Para rendirte debes hacer lo siguiente, fíjate bien. Da igual si eres o no un independentista de Freedonia que lucha contra el imperialismo de Syldavia. Siempre se repite el mismo patrón. Tenemos primero un imperio que se niega a ceder. Y, siempre, los insurgentes que no se resignan, siempre el gesto de Judas Macabeo y sus hermanos, el de los zelotes, el de los bagaudas. Un pueblo que se niega a desaparecer diluido dentro del imperio. No hay legitimidad que valga contra la voluntad, contra la identidad, los indígenas que quieren ser como son y no convertirse en otra cosa. Para extirpar la identidad local el imperio utiliza la crueldad más extrema, de modo que enfrenta a los unos contra los otros, para no ensuciarse las manos, sádicamente, siempre los aztecas acabarán luchando entre ellos para que Hernán Cortés se quede, al final, con el país entero y todas las riquezas de México. Siempre los íberos acaban también matándose entre sí, divididos en infinitas facciones, traicionándose sin descanso, llevados por una inercia suicida hacia la carnicería. En todas las grandes familias siempre hay pleitos antiguos donde escarbar y nuevos resentimientos que afloran, dinámicos. A la hora de la verdad es el imperio de Roma quien impone la paz y somete a los viejos hermanos enfrentados, los abraza y los ahoga, los estrangula bajo una única y nueva administración. Radical y absoluta, porque el precio de la paz siempre es el mismo, la extirpación de la identidad de los vencidos. Tanto da que estemos enemistados entre derecha o izquierda, entre mar y montaña, entre ciudad y ciudad, entre galgos y podencos. Aquí se puede rendir todo el mundo, cualquiera que se haya cansado de luchar, o que quiera cubrirse el riñón. O que ya no quiera que le peguen más. De modo que debes hacer esto que diré.

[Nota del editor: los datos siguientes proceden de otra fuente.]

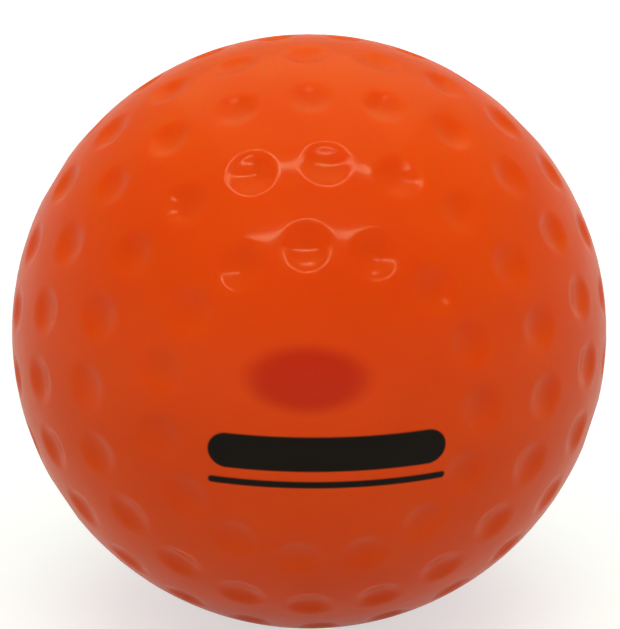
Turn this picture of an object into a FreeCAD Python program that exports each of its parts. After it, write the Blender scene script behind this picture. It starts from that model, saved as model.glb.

Harás como hicieron Áudax, Ditalco y Minuro, los lusos discordantes, los partidarios de la rendición. Irás, en la negra noche, en secreto, hasta la tienda del gobernador Marco Pompilio Lenas. Allí, te servirán un vino fuerte y áspero, del color del mar al atardecer, del color de la sangre negruzca, en una copa de oro, bellamente trabajada por esclavos griegos. Allí dirás que ya no quieres más guerras, allí dirás que te rindes definitivamente porque no puedes sostener la lucha, porque, sobre todo, no tienes ánimo para continuar levantando la espada. Y, quedarás sorprendido entonces, el romano esbozará una sonrisa de desprecio y te responderá que no acepta la rendición, te dirá que vuelvas a levantar el arma, que vuelvas al campo de batalla, que sigues en territorio enemigo. En vano te arrodillarás, en vano suplicarás, en vano pedirás clemencia. Roma no acepta la rendición, no hay escapatoria posible, no hay nada más que hablar. Excepto que... Excepto que quieras probar al Senado y al Pueblo de Roma que tus palabras son sinceras. Dirás, por supuesto, que sí, que estás dispuesto a hacer lo que quieran los romanos para salvar tu piel miserable y, entonces, sólo entonces Pompilio te dirá cuál es el precio que tienes que pagar para poderte rendir a Roma.

Claro. Lo has adivinado. Tendrás que vender tu alma al diablo. Tendrás que traicionar a los tuyos que se mantienen tercamente en la lucha contra el imperio. Tú, precisamente tú, deberás venderles. Y entonces, como si estuvieras ebrio de un extraño vino, perturbado el cuerpo y ya sin interior, sin el interior que ya no es tuyo porque lo has vendido a Roma, entrarás en la tienda de Viriato mientras duerme y lo volverás a matar a traición. Es una historia muy antigua y siempre se repite. Y siempre termina igual. Cuando el gobernador romano, al final, no cumple lo acordado. ¿Por qué? Porque Roma no paga traidores.